Le coût de l’inaction politique
Saad Hariri est très loin d’être l’homme du renouveau. Il a déjà occupé ces fonctions entre 2009 et 2011 ainsi qu’entre 2016 et janvier 2020 ; son père, assassiné en 2005, ayant quant à lui été premier ministre de 1992 à 2004, avec une courte interruption de deux ans. Dès sa nomination, il a promis de mettre en œuvre «les réformes économiques, financières et administratives figurant dans l’initiative française» et de nommer pour cela un cabinet «d’experts non partisans».
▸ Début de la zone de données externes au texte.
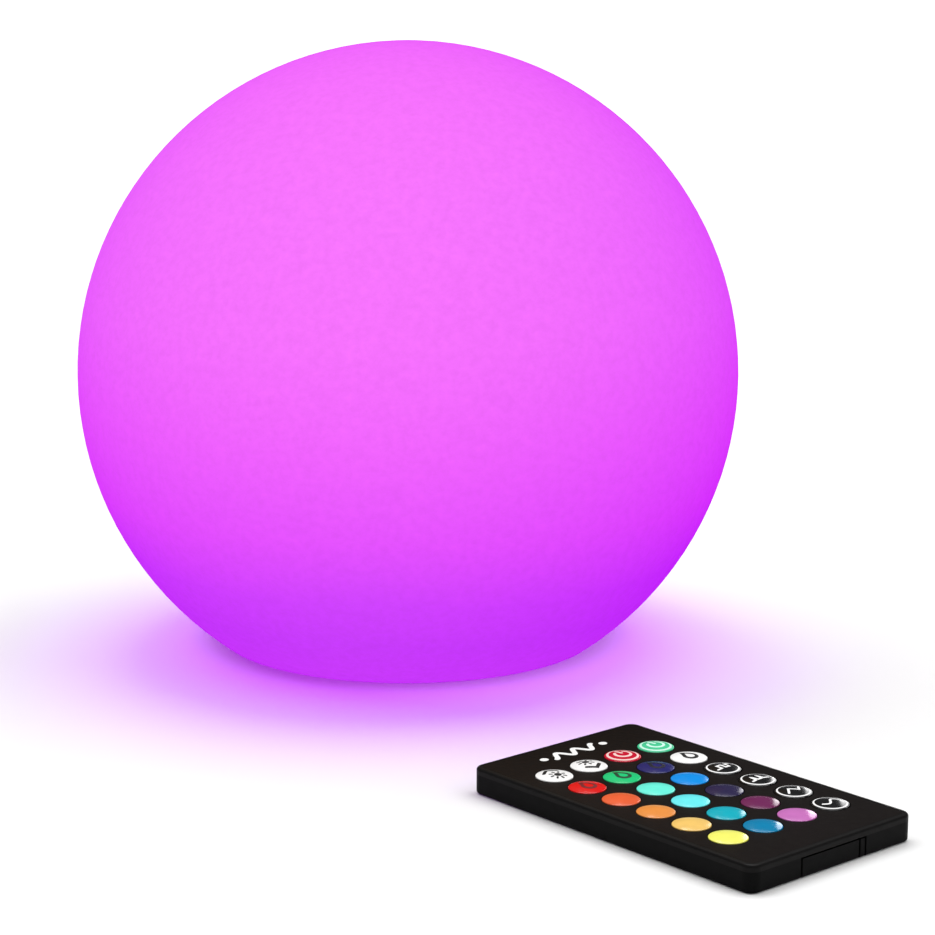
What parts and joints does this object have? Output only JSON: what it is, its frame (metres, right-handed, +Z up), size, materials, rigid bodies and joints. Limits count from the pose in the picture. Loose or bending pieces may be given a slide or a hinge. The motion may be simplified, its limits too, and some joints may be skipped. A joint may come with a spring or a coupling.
{
  "type": "floating globe light with remote control",
  "caption": "Frosted floating globe light on a small flat foot, with a sealed light unit underneath and a thin card remote with coloured domed keys.",
  "frame": {"origin": "centre of the globe's flat foot, on the surface it stands on", "axes": "+Z up through the globe's centre; the remote lies in front of the globe (-Y) and to its right (+X)"},
  "size_m": [0.2202, 0.3286, 0.1815],
  "materials": {
    "globe_polyethylene": "frosted, lit from inside",
    "insert_brass": "knurled",
    "base_plastic": "fine texture",
    "screw_steel": "bright",
    "seal_rubber": "matte",
    "dome_plastic": "frosted",
    "light_board_laminate": "solder mask",
    "emitter_resin": "clear resin in a white body",
    "infrared_resin": "dark tinted resin",
    "board_laminate": "solder mask",
    "chip_resin": "moulded resin",
    "socket_steel": "nickel plated",
    "button_silicone": "satin",
    "cell_wrap": "shrink wrapped",
    "lead_insulation": "satin",
    "harness_insulation": "satin",
    "connector_plastic": "natural nylon",
    "plug_silicone": "satin",
    "remote_plastic": "fine texture",
    "overlay_film": "satin printed film",
    "web_silicone": "translucent",
    "contact_metal": "plated",
    "coin_cell_steel": "bright",
    "key_brighter_cap": "glossy",
    "key_dimmer_cap": "glossy",
    "key_off_cap": "glossy",
    "key_on_cap": "glossy",
    "key_red_cap": "glossy",
    "key_green_cap": "glossy",
    "key_blue_cap": "glossy",
    "key_white_cap": "glossy",
    "key_scarlet_cap": "glossy",
    "key_aqua_cap": "glossy",
    "key_azure_cap": "glossy",
    "key_flash_cap": "glossy",
    "key_orange_cap": "glossy",
    "key_cyan_cap": "glossy",
    "key_indigo_cap": "glossy",
    "key_strobe_cap": "glossy",
    "key_amber_cap": "glossy",
    "key_teal_cap": "glossy",
    "key_plum_cap": "glossy",
    "key_fade_cap": "glossy",
    "key_yellow_cap": "glossy",
    "key_cerulean_cap": "glossy",
    "key_pink_cap": "glossy",
    "key_smooth_cap": "glossy"
  },
  "bodies": {
    "globe": {"globe_shell": "globe_polyethylene", "shell_inserts": "insert_brass", "base_housing": "base_plastic", "housing_screws": "screw_steel", "housing_gasket": "seal_rubber", "light_dome": "dome_plastic", "dome_seal": "seal_rubber", "led_board": "light_board_laminate", "led_emitters": "emitter_resin", "ir_receiver": "infrared_resin", "inner_screws": "screw_steel", "control_board": "board_laminate", "controller_chips": "chip_resin", "charge_socket": "socket_steel", "power_switch": "chip_resin", "battery_cell": "cell_wrap", "battery_clamp": "base_plastic", "battery_leads": "lead_insulation", "led_harness": "harness_insulation", "harness_connectors": "connector_plastic", "button_seal": "seal_rubber", "plug_anchor": "plug_silicone"},
    "power_button": {"power_button": "button_silicone", "switch_plunger": "button_silicone"},
    "port_plug": {"port_plug": "plug_silicone"},
    "remote": {"remote_top_case": "remote_plastic", "remote_bottom_case": "remote_plastic", "remote_overlay": "overlay_film", "keypad_web": "web_silicone", "remote_board": "board_laminate", "ir_emitter": "infrared_resin", "remote_components": "chip_resin", "cell_contacts": "contact_metal"},
    "battery_tray": {"battery_tray": "remote_plastic", "coin_cell": "coin_cell_steel"},
    "tray_latch": {"tray_latch": "remote_plastic"},
    "key_brighter": {"key_brighter": "key_brighter_cap"},
    "key_dimmer": {"key_dimmer": "key_dimmer_cap"},
    "key_off": {"key_off": "key_off_cap"},
    "key_on": {"key_on": "key_on_cap"},
    "key_red": {"key_red": "key_red_cap"},
    "key_green": {"key_green": "key_green_cap"},
    "key_blue": {"key_blue": "key_blue_cap"},
    "key_white": {"key_white": "key_white_cap"},
    "key_scarlet": {"key_scarlet": "key_scarlet_cap"},
    "key_aqua": {"key_aqua": "key_aqua_cap"},
    "key_azure": {"key_azure": "key_azure_cap"},
    "key_flash": {"key_flash": "key_flash_cap"},
    "key_orange": {"key_orange": "key_orange_cap"},
    "key_cyan": {"key_cyan": "key_cyan_cap"},
    "key_indigo": {"key_indigo": "key_indigo_cap"},
    "key_strobe": {"key_strobe": "key_strobe_cap"},
    "key_amber": {"key_amber": "key_amber_cap"},
    "key_teal": {"key_teal": "key_teal_cap"},
    "key_plum": {"key_plum": "key_plum_cap"},
    "key_fade": {"key_fade": "key_fade_cap"},
    "key_yellow": {"key_yellow": "key_yellow_cap"},
    "key_cerulean": {"key_cerulean": "key_cerulean_cap"},
    "key_pink": {"key_pink": "key_pink_cap"},
    "key_smooth": {"key_smooth": "key_smooth_cap"}
  },
  "joints": [
    {"name": "power_button_press", "type": "slide", "parent": "globe", "child": "power_button", "axis": [0, 0, 1], "range_m": [0, 0.0005], "stiffness_N_per_m": 2000},
    {"name": "port_plug_hinge", "type": "hinge", "parent": "globe", "child": "port_plug", "pos_m": [0.02, 0.02, 0.0025], "axis": [0, -1, 0], "range_deg": [0, 100]},
    {"name": "remote_lift", "type": "slide", "parent": "globe", "child": "remote", "axis": [0, 0, 1], "range_m": [0, 0.15]},
    {"name": "battery_tray_slide", "type": "slide", "parent": "remote", "child": "battery_tray", "axis": [0.6414, -0.7672, 0], "range_m": [0, 0.026]},
    {"name": "tray_latch_flex", "type": "hinge", "parent": "battery_tray", "child": "tray_latch", "pos_m": [0.1035, -0.20057, 0.0021], "axis": [0, 0, -1], "range_deg": [0, 3], "stiffness_Nm_per_rad": 0.05},
    {"name": "key_brighter_press", "type": "slide", "parent": "remote", "child": "key_brighter", "axis": [0, 0, -1], "range_m": [0, 0.00035], "stiffness_N_per_m": 1200},
    {"name": "key_dimmer_press", "type": "slide", "parent": "remote", "child": "key_dimmer", "axis": [0, 0, -1], "range_m": [0, 0.00035], "stiffness_N_per_m": 1200},
    {"name": "key_off_press", "type": "slide", "parent": "remote", "child": "key_off", "axis": [0, 0, -1], "range_m": [0, 0.00035], "stiffness_N_per_m": 1200},
    {"name": "key_on_press", "type": "slide", "parent": "remote", "child": "key_on", "axis": [0, 0, -1], "range_m": [0, 0.00035], "stiffness_N_per_m": 1200},
    {"name": "key_red_press", "type": "slide", "parent": "remote", "child": "key_red", "axis": [0, 0, -1], "range_m": [0, 0.00035], "stiffness_N_per_m": 1200},
    {"name": "key_green_press", "type": "slide", "parent": "remote", "child": "key_green", "axis": [0, 0, -1], "range_m": [0, 0.00035], "stiffness_N_per_m": 1200},
    {"name": "key_blue_press", "type": "slide", "parent": "remote", "child": "key_blue", "axis": [0, 0, -1], "range_m": [0, 0.00035], "stiffness_N_per_m": 1200},
    {"name": "key_white_press", "type": "slide", "parent": "remote", "child": "key_white", "axis": [0, 0, -1], "range_m": [0, 0.00035], "stiffness_N_per_m": 1200},
    {"name": "key_scarlet_press", "type": "slide", "parent": "remote", "child": "key_scarlet", "axis": [0, 0, -1], "range_m": [0, 0.00035], "stiffness_N_per_m": 1200},
    {"name": "key_aqua_press", "type": "slide", "parent": "remote", "child": "key_aqua", "axis": [0, 0, -1], "range_m": [0, 0.00035], "stiffness_N_per_m": 1200},
    {"name": "key_azure_press", "type": "slide", "parent": "remote", "child": "key_azure", "axis": [0, 0, -1], "range_m": [0, 0.00035], "stiffness_N_per_m": 1200},
    {"name": "key_flash_press", "type": "slide", "parent": "remote", "child": "key_flash", "axis": [0, 0, -1], "range_m": [0, 0.00035], "stiffness_N_per_m": 1200},
    {"name": "key_orange_press", "type": "slide", "parent": "remote", "child": "key_orange", "axis": [0, 0, -1], "range_m": [0, 0.00035], "stiffness_N_per_m": 1200},
    {"name": "key_cyan_press", "type": "slide", "parent": "remote", "child": "key_cyan", "axis": [0, 0, -1], "range_m": [0, 0.00035], "stiffness_N_per_m": 1200},
    {"name": "key_indigo_press", "type": "slide", "parent": "remote", "child": "key_indigo", "axis": [0, 0, -1], "range_m": [0, 0.00035], "stiffness_N_per_m": 1200},
    {"name": "key_strobe_press", "type": "slide", "parent": "remote", "child": "key_strobe", "axis": [0, 0, -1], "range_m": [0, 0.00035], "stiffness_N_per_m": 1200},
    {"name": "key_amber_press", "type": "slide", "parent": "remote", "child": "key_amber", "axis": [0, 0, -1], "range_m": [0, 0.00035], "stiffness_N_per_m": 1200},
    {"name": "key_teal_press", "type": "slide", "parent": "remote", "child": "key_teal", "axis": [0, 0, -1], "range_m": [0, 0.00035], "stiffness_N_per_m": 1200},
    {"name": "key_plum_press", "type": "slide", "parent": "remote", "child": "key_plum", "axis": [0, 0, -1], "range_m": [0, 0.00035], "stiffness_N_per_m": 1200},
    {"name": "key_fade_press", "type": "slide", "parent": "remote", "child": "key_fade", "axis": [0, 0, -1], "range_m": [0, 0.00035], "stiffness_N_per_m": 1200},
    {"name": "key_yellow_press", "type": "slide", "parent": "remote", "child": "key_yellow", "axis": [0, 0, -1], "range_m": [0, 0.00035], "stiffness_N_per_m": 1200},
    {"name": "key_cerulean_press", "type": "slide", "parent": "remote", "child": "key_cerulean", "axis": [0, 0, -1], "range_m": [0, 0.00035], "stiffness_N_per_m": 1200},
    {"name": "key_pink_press", "type": "slide", "parent": "remote", "child": "key_pink", "axis": [0, 0, -1], "range_m": [0, 0.00035], "stiffness_N_per_m": 1200},
    {"name": "key_smooth_press", "type": "slide", "parent": "remote", "child": "key_smooth", "axis": [0, 0, -1], "range_m": [0, 0.00035], "stiffness_N_per_m": 1200}
  ]
}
Le coût de l’inaction politique est tel pour la société libanaise, dont le PIB a chuté de 25 % en une seule année, selon l’économiste Amer Bisat, soit autant que les États-Unis pendant les cinq ans qu’ont duré la Grande Dépression, qu’il faut s’attendre à des «conséquences fatales si le vide politique persiste». D’où l’espoir que veulent malgré tout placer dans le retour de Hariri ceux qui jugent prioritaire de tout faire pour entraver la poursuite de l’effondrement, quitte à miser sur ceux-là mêmes qui l’ont provoqué, aucune alternative politique n’ayant encore réussi à s’imposer. C’est le sens du «pacte» proposé par la France aux partis politiques libanais conditionnant l’aide internationale à une série de mesures: contrôle des capitaux, résolution bancaire, restructuration des dettes, unification des taux de change, audit de la Banque centrale, réforme des douanes, réforme des marchés publics, indépendance de la justice, réforme du secteur de l’électricité, programme de stabilisation sous la houlette du FMI… Autant de chantiers que se sont refusées à mener les autorités jusque-là, tant ils touchent au cœur des intérêts de l’oligarchie au pouvoir.